June 6, 2018, 7:47 am
George Boychuk says
June 7, 2018 at 4:39 pm
Great picture Jack!! Keep up the magnificent photography. The pit shows some character.
Bill Eggert says
June 7, 2018 at 12:41 pm
If only you all knew the grief that the owners of this pit have endured because of NIMBY’s. It’s getting harder and harder to make a living as a small business.

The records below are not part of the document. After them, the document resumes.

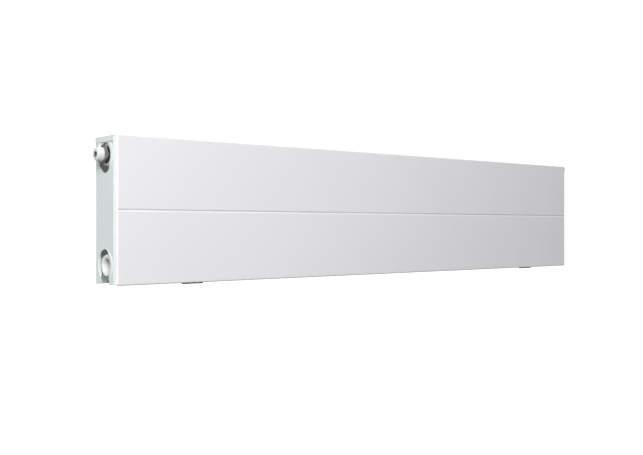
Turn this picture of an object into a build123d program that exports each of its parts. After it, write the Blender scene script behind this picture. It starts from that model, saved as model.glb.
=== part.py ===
"""Low flat-fronted panel radiator: one water panel with one convector behind it.

Millimetres. X runs along the radiator, Y towards the wall and Z up. The origin is on the wall
side of the hanging lugs, half way along, level with the bottom edge of the front plate.
"""
from math import floor
import os

from build123d import *

os.makedirs("parts", exist_ok=True)

# overall sizes
length = 1000.0  # over the end flanges of the top grille
height = 200.0  # of the front plate
depth = 58.0  # from the front plate's face to the wall side of the lugs

# clearances and welded or glued layers
cover_gap = 0.2  # between covers that slide over each other
slip_gap = 0.3  # between a loose cover edge and what it passes
snug_gap = 0.1  # between a sprung or seated piece and what it bears on
glue = 1.5  # adhesive between the front plate and the water panel
turn_gap = 0.05  # radial, round a turning vent part
thread_gap = 0.2  # radial, between a plug's shank and its socket

# front plate
plate_sheet = 1.0
plate_bend = 2.0
plate_corner = 3.0
plate_lip = 4.5  # top and bottom edges, bent back
plate_end_lip = 2.8
plate_stand_off = 0.4  # from the end lip back to the end panel's front flange
groove_depth = 1.2
groove_height = 3.6

# water panel
panel_sheet = 1.2
press_depth = 5.7  # of each shell, outside, from the seam's middle
press_taper = 30.0
press_corner = 10.0
seam_corner = 6.0
panel_margin = 3.2  # below and above the panel, inside the front plate
panel_inset = 14.0  # from an end panel's face to the end of the water panel
seam = 8.8  # width of the welded seam all round
header_height = 26.0
channel_pitch = 100.0 / 3
valley_width = 8.0
glue_width = 10.0
glue_set_in = 16.0  # from the end of the pressing to the end of an adhesive strip

# connections
socket_from_edge = 26.0  # height of a socket's axis above the bottom or below the top
socket_from_front = 28.2
socket_ring = 29.0
socket_ring_width = 3.0
socket_chamfer = 0.8
socket_hex = 28.0
socket_hex_length = 20.0
socket_bore = 18.63  # inside a G1/2 female thread
socket_mouth = 22.0
socket_thread_depth = 18.0
socket_length = 52.0
socket_end_wall = 4.0
socket_recess = 1.65  # of the ring's face, behind an end panel's face
neck_from_end = 43.0
neck_diameter = 18.0
water_hole = 12.0

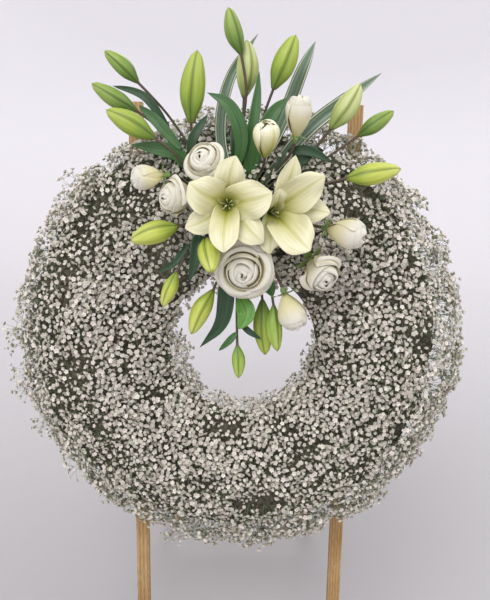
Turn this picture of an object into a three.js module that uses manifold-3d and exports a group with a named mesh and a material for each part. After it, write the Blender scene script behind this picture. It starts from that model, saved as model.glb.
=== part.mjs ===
// A funeral wreath on a plain wooden easel: a ring of gypsophila tied over a straw base,
// with a spray of white lilies, roses and lily buds set in floral foam at the top.
// Millimetres, +Z up. The front faces -Y and the origin is at the middle of the floor.
//
// The wreath leans back with the easel, so it is laid out in its own upright plane first:
// x to the right, z up from the ring's centre, and "forward" for how far a thing stands
// in front of the ring's middle plane. Directions in that plane are clock angles in
// degrees: 0 is up, 90 is right, seen from the front.

import * as THREE from 'three';
import { mergeVertices } from 'three/addons/utils/BufferGeometryUtils.js';
import Module from 'manifold-3d';

const wasm = await Module();
wasm.setup();

// ---- Driving dimensions -------------------------------------------------------------

const LEAN = 10;                  // easel and wreath lean back, degrees
const BATTEN = { width: 25, depth: 20 };
const POST_X = 203;               // each post's middle from the centre line
const POST_TOP = 440;             // above the ring's centre, along the post
const POST_BOTTOM = -880;
const UPPER_RAIL_UP = 325;
const LOWER_RAIL_UP = -700;
const REAR_FOOT_BACK = 510;       // rear feet behind the ring's centre, along the floor
const REAR_RAIL_UP = -690;        // these two from the ring's centre, plumb
const BRACE_UP = -200;
const GAP = 0.4;                  // between pieces that touch

const RING = { radius: 212, halfWidth: 70, halfDepth: 40 };
const WIRE_RADIUS = 1.1;

const FOAM = { x: -10, up: 245, radius: 58, back: 42, front: 100, edge: 6 };

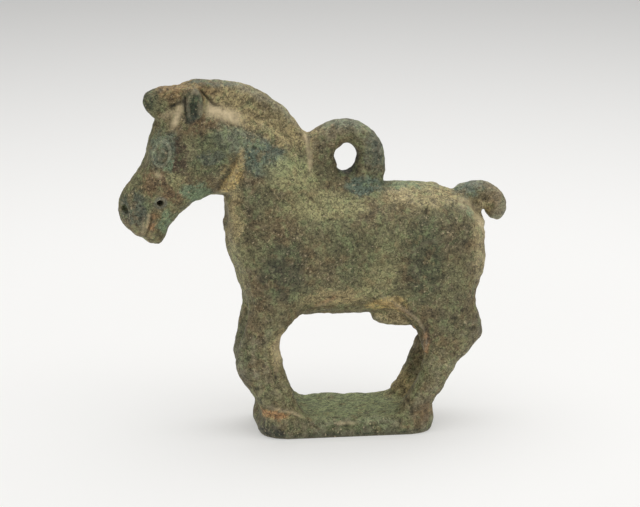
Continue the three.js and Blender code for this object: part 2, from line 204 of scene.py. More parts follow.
modelling = {
    "middleBlend": 3.0,      # width over which a grab of one side grows from the middle
    "sideFacing": 1.4,       # how soon the skin counts as facing sideways
    "taper": 0.18,           # share of a line over which each of its ends fades
    "tipStrength": 0.25,
    "grabs": [    # middle, half reach and shift in the side view
        ((-20.2, 39.6), (1.7, 1.7), (0.95, 0.75)),     # corner of jaw and neck
        ((-20.0, 36.4), (1.6, 3.2), (0.60, 0.0)),
        ((-19.6, 32.9), (1.6, 2.6), (-0.25, 0.0)),
        ((-22.4, 39.8), (1.2, 1.0), (0.0, -0.30)),
        ((-31.2, 53.0), (1.1, 1.4), (0.55, 0.0)),      # under the forelock
        ((-33.2, 56.4), (1.4, 2.2), (0.42, 0.0)),
        ((-29.6, 58.4), (1.6, 1.0), (0.0, 0.22)),
        ((-21.6, 59.4), (4.6, 1.6), (0.0, -0.34)),     # crest
        ((-26.0, 58.8), (1.6, 1.0), (0.0, -0.28)),
        ((-9.9, 53.8), (2.0, 1.4), (0.10, 0.20)),
        ((-5.0, 50.4), (1.6, 1.2), (0.0, 0.28)),
        ((-31.7, 49.7), (1.4, 2.2), (-0.20, 0.0)),     # forehead
        ((-33.4, 46.2), (1.8, 2.6), (0.52, 0.0)),      # nose
        ((-30.0, 32.4), (2.2, 1.4), (0.15, -0.28)),    # chin
        ((-33.2, 32.9), (1.6, 1.2), (0.10, 0.32)),
        ((-28.1, 35.4), (1.3, 2.0), (0.28, 0.0)),
        ((-24.8, 38.6), (2.2, 1.4), (0.0, 0.30)),      # under the jaw
        ((-1.6, 44.7), (1.1, 1.8), (0.50, 0.0)),       # eye of the loop
        ((2.2, 44.6), (1.0, 1.9), (-0.24, 0.0)),
        ((-0.6, 43.0), (1.0, 0.9), (0.0, -0.26)),
        ((-0.8, 47.5), (1.4, 0.9), (0.0, -0.16)),
        ((7.4, 41.6), (2.2, 1.6), (-0.62, -0.45)),     # rear foot of the loop
        ((15.5, 40.3), (1.7, 1.2), (0.0, 0.48)),
        ((18.2, 39.7), (1.3, 1.0), (0.0, -0.38)),      # before the tail
        ((23.0, 40.4), (3.0, 1.3), (0.0, 0.16)),       # tail
        ((26.4, 36.0), (1.4, 2.6), (0.22, 0.0)),
        ((25.6, 34.6), (2.0, 1.3), (0.0, -0.42)),
        ((22.5, 35.0), (1.2, 1.9), (0.85, 0.0)),       # under the tail
        ((21.3, 23.3), (1.5, 2.1), (-0.60, 0.0)),      # over the hock
        ((22.9, 30.9), (1.8, 2.8), (-0.44, 0.0)),      # back of the rump
        ((22.9, 26.6), (1.5, 2.0), (0.20, 0.0)),
        ((22.2, 16.9), (1.3, 2.4), (0.24, 0.0)),
        ((21.9, 15.9), (1.2, 1.4), (0.28, 0.0)),
        ((20.6, 13.8), (1.4, 1.5), (-0.32, 0.0)),
        ((14.2, 5.4), (1.4, 2.2), (-0.40, 0.0)),       # hind hoof
        ((-6.2, 19.4), (2.2, 1.4), (0.0, -0.36)),      # girth
        ((5.2, 18.2), (1.6, 1.9), (-0.42, -0.20)),     # front of the sheath
        ((9.0, 17.0), (2.0, 1.0), (0.0, 0.25)),
        ((-18.4, 28.0), (2.0, 5.0), (0.58, 0.0)),      # chest
        ((-17.6, 15.0), (1.6, 6.0), (-0.18, 0.0)),     # forelegs
        ((-14.6, 2.7), (1.2, 1.4), (0.40, 0.0)),       # fore end of the plinth
        ((-14.4, 0.4), (1.8, 1.3), (-0.34, 0.0)),
        ((-24.4, 55.8), (2.4, 3.6), (0.30, 0.0)),      # ears
        ((-24.5, 55.3), (1.3, 2.6), (-0.60, 0.0)),     # hollows of the ears
    ],
    "leftGrabs": [    # the left foreleg stands a little before the right one
        ((-17.6, 14.5), (3.4, 9.5), (-1.05, 0.0)),
        ((-11.6, 17.8), (1.3, 1.6), (-0.40, 0.0)),
        ((-11.3, 13.4), (1.2, 1.8), (0.28, 0.0)),
    ],
    "rightGrabs": [    # inside of the right hind leg, and the rear edge of the plinth
        ((12.8, 13.5), (1.2, 1.4), (0.85, 0.0)),
        ((11.7, 9.8), (1.3, 1.8), (-0.30, 0.0)),
        ((8.1, 3.8), (1.6, 1.2), (0.50, -0.15)),
        ((-7.2, 3.3), (2.0, 1.0), (0.0, 0.30)),
        ((-1.8, 3.2), (3.4, 1.0), (0.0, 0.32)),
    ],
    "ridges": [
        ([(-26.2, 54.4), (-27.0, 52.4), (-28.3, 50.6), (-28.8, 49.6)], 0.9, 0.34),      # brow
        ([(-29.3, 46.2), (-30.5, 44.6), (-31.6, 42.6)], 1.2, 0.16),                     # cheekbone
        ([(-17.3, 48.3), (-16.6, 44.7), (-16.1, 41.7), (-16.2, 38.3)], 1.3, 0.22),      # neck front
        ([(5.4, 23.4), (7.0, 22.6), (8.6, 21.4), (10.2, 20.2), (11.5, 19.0), (12.5, 17.2),
          (12.9, 15.3), (12.4, 12.8), (11.6, 11.2)], 0.46, 0.46),                       # flank fold
        ([(-5.6, 21.6), (-3.9, 22.6), (-2.0, 23.6)], 0.5, 0.20),
        ([(-15.6, 17.8), (-16.0, 14.6), (-15.8, 11.6), (-14.2, 8.0)], 0.9, 0.15),       # shin
        ([(-34.2, 40.6), (-33.4, 38.8), (-33.5, 37.0), (-34.2, 35.6)], 0.6, 0.14),      # upper lip
    ],
    "grooves": [
        ([(-24.0, 58.1), (-23.2, 57.3), (-22.4, 56.3), (-21.5, 55.4), (-20.3, 54.9)], 0.30, 0.42),
        ([(-26.4, 57.6), (-26.4, 55.8), (-26.3, 54.0)], 0.28, 0.36),                    # before the ear
        ([(-26.5, 56.5), (-27.4, 55.8), (-28.7, 55.2)], 0.30, 0.30),
        ([(-27.7, 51.4), (-27.7, 49.0), (-27.6, 46.6), (-28.1, 44.6)], 1.4, 0.30),      # behind the eye
        ([(-33.2, 38.8), (-33.8, 37.4), (-34.0, 35.8)], 0.45, 0.16),                    # round the lip
        ([(-31.8, 37.9), (-32.0, 36.5), (-32.4, 35.0), (-33.0, 33.5)], 0.34, 0.36),     # mouth
        ([(-17.9, 47.6), (-19.4, 44.6), (-20.9, 42.0), (-21.8, 40.8)], 0.7, 0.36),      # behind the jaw
        ([(7.2, 21.2), (9.2, 19.6), (10.7, 18.1), (11.6, 16.6), (11.9, 15.0),
          (11.4, 12.6)], 0.50, 0.34),                                                   # under the fold
        ([(-12.3, 18.0), (-13.2, 15.3), (-12.9, 12.3), (-11.8, 9.3), (-10.4, 6.8)], 0.8, 0.30),
        ([(-14.2, 5.4), (-12.4, 5.1), (-9.9, 4.3), (-7.4, 3.0)], 0.35, 0.14),           # over the hoof
        ([(-13.6, 3.9), (-11.4, 4.2), (-9.4, 3.6)], 0.4, 0.20),
        ([(9.3, 3.9), (11.5, 3.6), (13.2, 3.9)], 0.45, 0.16),
        ([(9.2, 6.2), (10.2, 4.6), (10.4, 3.4)], 0.4, 0.22),                          # before the hind hoof
        ([(-5.8, 49.9), (-6.0, 47.6), (-6.0, 45.4)], 0.5, 0.22),                        # mane to loop
    ],
    "swells": [   # middle, half lengths, turn in degrees, height
        ((-23.9, 46.6), (4.4, 4.8), 20.0, 0.30),      # jowl
        ((-25.9, 48.6), (1.9, 2.1), 0.0, 0.22),       # temple
        ((-34.8, 38.0), (2.2, 2.9), 20.0, 0.12),      # muzzle
        ((-30.3, 48.0), (2.0, 2.8), 12.0, 0.14),      # eye socket
        ((-9.6, 28.5), (4.5, 7.0), 0.0, 0.22),        # shoulder
        ((13.6, 29.5), (5.6, 7.5), 0.0, 0.22),        # rump
        ((1.5, 32.5), (7.0, 3.4), 0.0, -0.14),        # loin
        ((20.6, 17.6), (1.9, 2.4), 0.0, 0.14),        # hock
    ],
    "domes": [    # middle, half lengths, turn in degrees, height, share of it that is flat on top
        ((-24.8, 55.6), (1.80, 3.1), 4.0, 0.50, 0.62),       # ear
        ((-25.1, 55.1), (0.80, 2.0), 4.0, -0.42, 0.30),      # the ear's hollow
        ((-30.3, 47.9), (0.92, 1.40), 12.0, 0.22, 0.55),     # pupil
        ((-36.2, 38.4), (0.62, 0.85), -20.0, -0.75, 0.35),   # nostril
    ],
    "fills": [    # hollow corners that run smoothly into what stands over them
        ([(-15.2, 52.6), (-13.0, 50.9), (-10.6, 48.9), (-8.2, 46.6)], 1.5, 0.55),
    ],
    "rims": [     # raised rings: middle, half lengths, turn in degrees, half the width, height
        ((-30.3, 48.0), (1.28, 2.00), 12.0, 0.42, 0.28),     # eyelid
    ],
}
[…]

“Domination by Regulation” Only the large firms can survive the onslaught.
Judy Schweitzer says
June 7, 2018 at 9:51 am
Interesting shot! And thank you for the history. It seems every day we learn something new about our town.
karen skaros says
June 6, 2018 at 10:53 pm
This is a landmark! There is a great deal of history surrounding this glorious pit, livings were made, lives were lost, the slide, the closing of the silica pit and what that meant to the families who earned their living there….Thank you for the photo Jack, part of Olivers great history.
Marlene Bolenback says
June 6, 2018 at 4:24 pm
That pit was there WAY before those houses were.
Ed Greenwood says
June 6, 2018 at 3:55 pm
Maybe some folks would like to look back and thank the silica pit for all the financial income that helped this town to grow and be a place where some people like living here and don’t find the pit so bad!!
Ramona Reichert says
June 21, 2018 at 5:18 pm
Hi Ed. It’s Ramona from Winnipeg. You helped me find a landscaper for my aunt in Oliver. I tried to Email you to Thank you. My Email came back. So….Thank you so much for your help and I hope you are well.
neil seidler says
June 6, 2018 at 2:23 pm
Not so much of an eye sore if you know why it was done. As the Publisher said it provided much employment for the area, well before the vineyards and wine. I was around when it was in full operation and helped take down some of the large warehouse that was there, using the heavy timbers for a mine up the hill. There is much history in that pit and the surrounding mines, the white rock, silica, was used in the smelting of gold bearing ore that was very rich. The silica helped to get more of the gold out of the ore in the smelting process. The silica was also was used for landscaping. I don’t think that pit had much to do with property values as it was already in operation before many of the houses were around in that area. When you look at the overall picture, it is what it is.
Lee Ann Wilson says
June 6, 2018 at 1:39 pm
Yes, What an eye sore! Can’t ever begin to understand why the Pit was allowed. I wonder what it did to Property Value in the surrounding area.
Publisher: Beauty in the eye of the beholder. Many many jobs in 80+ years at the pit. My picture serves to show the landscape as it is. If the mountainside was just another boring hill side of scrub trees and rock – not sure the picture would have much character to it.
Sue Sandford says
June 6, 2018 at 4:12 pm
Lee Ann, if you don’t like the view you should move. That pit has been there probably longer than you have been alive. I agree with Jack beauty is in the eye of the beholder.
Publisher: A bit harsh Sue. Don’t think Lee Ann can see the mine from her home. She was commenting on the picture and she is not the first or will she be the last to not like the site of the pit. Its her opinion and she doesn’t have to leave for having an opinion.
The picture was a picture it really was not designed as an opportunity to fight over it.